Velly gratte son cuivre au son du rat un peu tous les jours ; cela signifie aussi toutes les nuits, pendant que la petite fille qui ne sait pas quand son père se réveillera, dort profondément, avec son ventre plein de glace fondue. Le paysage avec les baies des fleurs d’hiver commence à remplir la planche, les branches vont dans tous les sens, comme un sentier en altitude qui apparaît et disparaît entre les arbustes plus grands. Les pieds et le regard attentif de qui se promène passant par là, accomplissent une évolution pour monter vers la cime, et c’est juste au moment où la fatigue impose un arrêt pour respirer que l’on peut regarder les deux points du plus classique des motifs que l’on trouve à mi parcours : la partie qui est en dessous et le point d’arrivée. Regardant l’amoncellement du branchage qui se trouve en bas, Jean-Pierre Velly ajoutera des signes courts, convulsifs, des raccourcis qui sont dans les plis des altitudes.

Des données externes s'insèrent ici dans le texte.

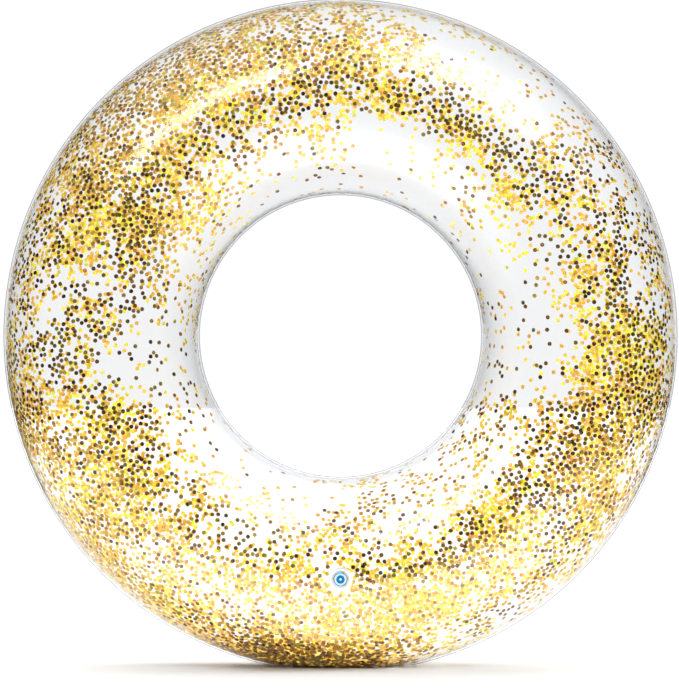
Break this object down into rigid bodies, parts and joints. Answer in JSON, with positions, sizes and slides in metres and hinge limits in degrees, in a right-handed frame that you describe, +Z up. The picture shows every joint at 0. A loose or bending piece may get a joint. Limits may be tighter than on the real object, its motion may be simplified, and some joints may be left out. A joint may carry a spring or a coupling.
{
  "type": "inflatable swim ring",
  "caption": "Clear inflatable swim ring with loose gold confetti inside and a recessed safety valve, standing upright.",
  "frame": {"origin": "middle of the flat that the floor presses into the lowest part of the ring", "axes": "+Y along the ring's axis, from the valve side to the rear; +Z up; +X to the right seen from the valve side"},
  "size_m": [1.026, 0.293, 1.015],
  "materials": {
    "clear_vinyl": "glossy clear film",
    "valve_clear": "glossy clear moulding",
    "valve_blue": "glossy translucent blue",
    "foil_lemon": "metallic foil",
    "foil_gold": "metallic foil",
    "foil_amber": "metallic foil",
    "foil_copper": "metallic foil",
    "foil_bronze": "metallic foil",
    "foil_olive": "metallic foil"
  },
  "bodies": {
    "ring": {"front_panel": "clear_vinyl", "rear_panel": "clear_vinyl", "valve_flange": "valve_clear", "valve_diaphragm": "valve_clear", "glitter_lemon": "foil_lemon", "glitter_gold": "foil_gold", "glitter_amber": "foil_amber", "glitter_copper": "foil_copper", "glitter_bronze": "foil_bronze", "glitter_olive": "foil_olive"},
    "stem": {"valve_stem": "valve_blue", "plug_strap": "valve_blue"},
    "plug": {"valve_plug": "valve_blue"},
    "flap": {"check_flap": "valve_blue"}
  },
  "joints": [
    {"name": "stem_slide", "type": "slide", "parent": "ring", "child": "stem", "axis": [0, -1, 0], "range_m": [0, 0.016], "deforming": ["valve_diaphragm"]},
    {"name": "plug_swing", "type": "hinge", "parent": "stem", "child": "plug", "pos_m": [0, -0.14355, 0.1292], "axis": [1, 0, 0], "range_deg": [0, 95], "deforming": ["plug_strap"]},
    {"name": "flap_swing", "type": "hinge", "parent": "stem", "child": "flap", "pos_m": [0, -0.12345, 0.1445], "axis": [1, 0, 0], "range_deg": [0, 60], "stiffness_Nm_per_rad": 0.0005}
  ]
}
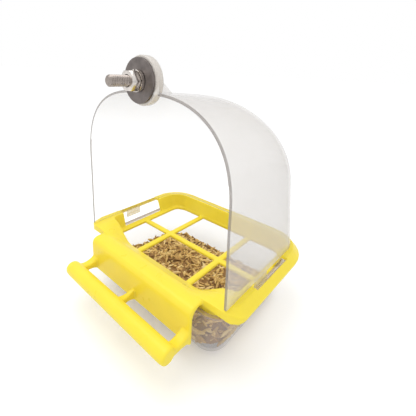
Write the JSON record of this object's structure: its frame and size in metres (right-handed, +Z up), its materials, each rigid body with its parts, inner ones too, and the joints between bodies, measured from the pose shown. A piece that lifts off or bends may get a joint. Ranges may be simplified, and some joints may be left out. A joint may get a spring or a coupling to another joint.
{
  "type": "cage feeder cup",
  "caption": "Hooded cage feeder: clear domed hood on a moulded tray with grille, hook and perch, a clear seed cup below, and a bolt clamp for the cage wires.",
  "frame": {"origin": "on the ground plane under the middle of the feeder's box, where the seed cup's flat bottom stands", "axes": "+X to the right seen from the open front, +Y backwards into the hood, +Z up"},
  "size_m": [0.144, 0.1332, 0.1711],
  "materials": {
    "hood_clear": "clear moulded polystyrene, polished",
    "cup_clear": "clear moulded polystyrene, polished",
    "tray_yellow": "glossy injection-moulded yellow",
    "seed_mix": "loose dry seed mix",
    "bright_zinc": "bright zinc plate",
    "dark_zinc": "dull dark zinc plate"
  },
  "bodies": {
    "tray": {"feeder_tray": "tray_yellow"},
    "hood": {"hood": "hood_clear", "clamp_bolt": "bright_zinc"},
    "cup": {"seed_cup": "cup_clear", "seed_fill": "seed_mix"},
    "washers": {"fender_washer": "dark_zinc", "spring_washer": "bright_zinc"},
    "nut": {"hex_nut": "bright_zinc"}
  },
  "joints": [
    {"name": "hood_lift", "type": "slide", "parent": "tray", "child": "hood", "axis": [0, 0, 1], "range_m": [0, 0.03]},
    {"name": "cup_drop", "type": "slide", "parent": "tray", "child": "cup", "axis": [0, 0, -1], "range_m": [0, 0.03]},
    {"name": "washer_slide", "type": "slide", "parent": "hood", "child": "washers", "axis": [0, -1, 0], "range_m": [0, 0.01]},
    {"name": "nut_turn", "type": "hinge", "parent": "washers", "child": "nut", "pos_m": [0, -0.04, 0.1579], "axis": [0, -1, 0], "range_deg": [0, 3600]}
  ],
  "couplings": [
    {"joint": "nut_turn", "follows": "washer_slide", "rad_per_m": 6283.2}
  ]
}
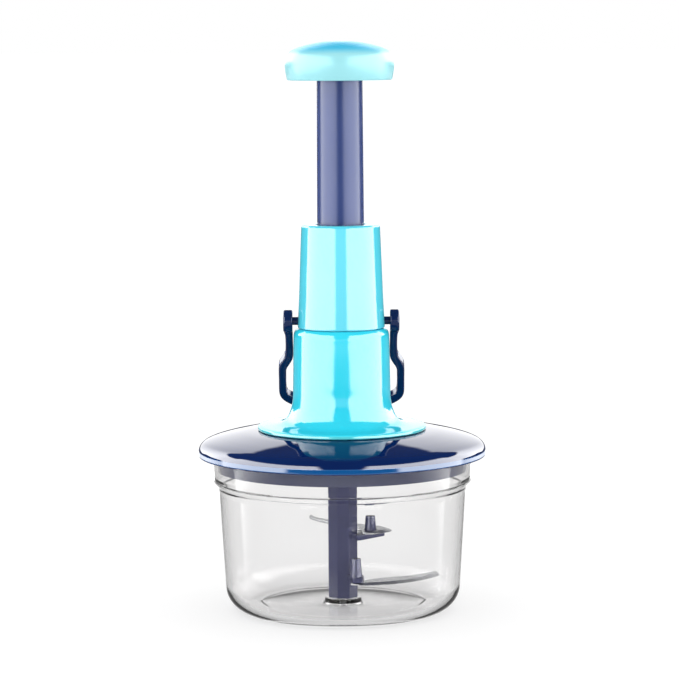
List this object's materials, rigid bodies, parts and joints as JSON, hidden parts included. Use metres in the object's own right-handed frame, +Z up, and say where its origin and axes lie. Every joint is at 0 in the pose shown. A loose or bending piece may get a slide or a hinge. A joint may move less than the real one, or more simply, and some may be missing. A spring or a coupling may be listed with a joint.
{
  "type": "plunger food chopper",
  "caption": "Hand-pressed food chopper: clear bowl with a blade column, saucer lid with a tapered two-stage housing, sprung plunger with a mushroom cap and a swinging storage bail.",
  "frame": {"origin": "centre of the bowl's underside, on the surface it stands on", "axes": "+Z up along the plunger, +X to the user's right along the bail's pivot axis, +Y to the back, where the bail hangs"},
  "size_m": [0.1382, 0.1382, 0.2731],
  "materials": {
    "clear_plastic": "clear polished plastic",
    "cyan_plastic": "glossy moulded plastic",
    "navy_plastic": "glossy moulded plastic",
    "white_plastic": "natural nylon, as moulded",
    "steel": "stainless steel, polished",
    "seal_rubber": "translucent silicone"
  },
  "bodies": {
    "bowl": {"bowl": "clear_plastic", "spindle_pin": "steel"},
    "lid": {"outer_lid": "navy_plastic", "inner_lid": "navy_plastic", "lid_seal": "seal_rubber", "lower_housing": "cyan_plastic", "upper_housing": "cyan_plastic", "guide_bush": "white_plastic", "drive_cover": "white_plastic", "spring_seat": "steel", "return_spring": "steel", "housing_screw_1": "steel", "housing_screw_2": "steel", "housing_screw_3": "steel", "housing_screw_4": "steel", "cover_screw_1": "steel", "cover_screw_2": "steel", "cover_screw_3": "steel"},
    "plunger": {"press_cap": "cyan_plastic", "plunger_tube": "navy_plastic", "cap_screw": "steel", "spiral_rod": "steel", "rod_pin": "steel"},
    "drive": {"drive_nut": "white_plastic", "output_coupler": "white_plastic"},
    "blades": {"blade_shaft": "navy_plastic", "upper_blade": "steel", "lower_blade": "steel"},
    "bail": {"bail": "navy_plastic"}
  },
  "joints": [
    {"name": "lid_lift", "type": "slide", "parent": "bowl", "child": "lid", "axis": [0, 0, 1], "range_m": [0, 0.12]},
    {"name": "plunger_press", "type": "slide", "parent": "lid", "child": "plunger", "axis": [0, 0, -1], "range_m": [0, 0.0825], "stiffness_N_per_m": 150, "springref_m": -0.03, "deforming": ["return_spring"]},
    {"name": "drive_spin", "type": "hinge", "parent": "lid", "child": "drive", "pos_m": [0, 0, 0.09], "axis": [0, 0, 1], "range_deg": [-900.6, 0]},
    {"name": "blade_spin", "type": "hinge", "parent": "bowl", "child": "blades", "pos_m": [0, 0, 0.006], "axis": [0, 0, 1], "range_deg": [-900.6, 0]},
    {"name": "bail_swing", "type": "hinge", "parent": "lid", "child": "bail", "pos_m": [0, 0, 0.1398], "axis": [1, 0, 0], "range_deg": [0, 128]}
  ],
  "couplings": [
    {"joint": "drive_spin", "follows": "plunger_press", "rad_per_m": -190.4},
    {"joint": "blade_spin", "follows": "plunger_press", "rad_per_m": -190.4}
  ]
}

Pendant que là haut on commence à voir le ciel ouvert : c’est de là que descendra la lumière. Dans les tableaux anciens cette lumière signifiait la ferveur avec laquelle les hommes qui peignaient dépassaient les sommets insurmontables, la révélation, le miracle dans lequel chacun rêve de pouvoir entrer même un instant. Dans la peinture ou dans la gravure de Jean-Pierre Velly, cette chose advient.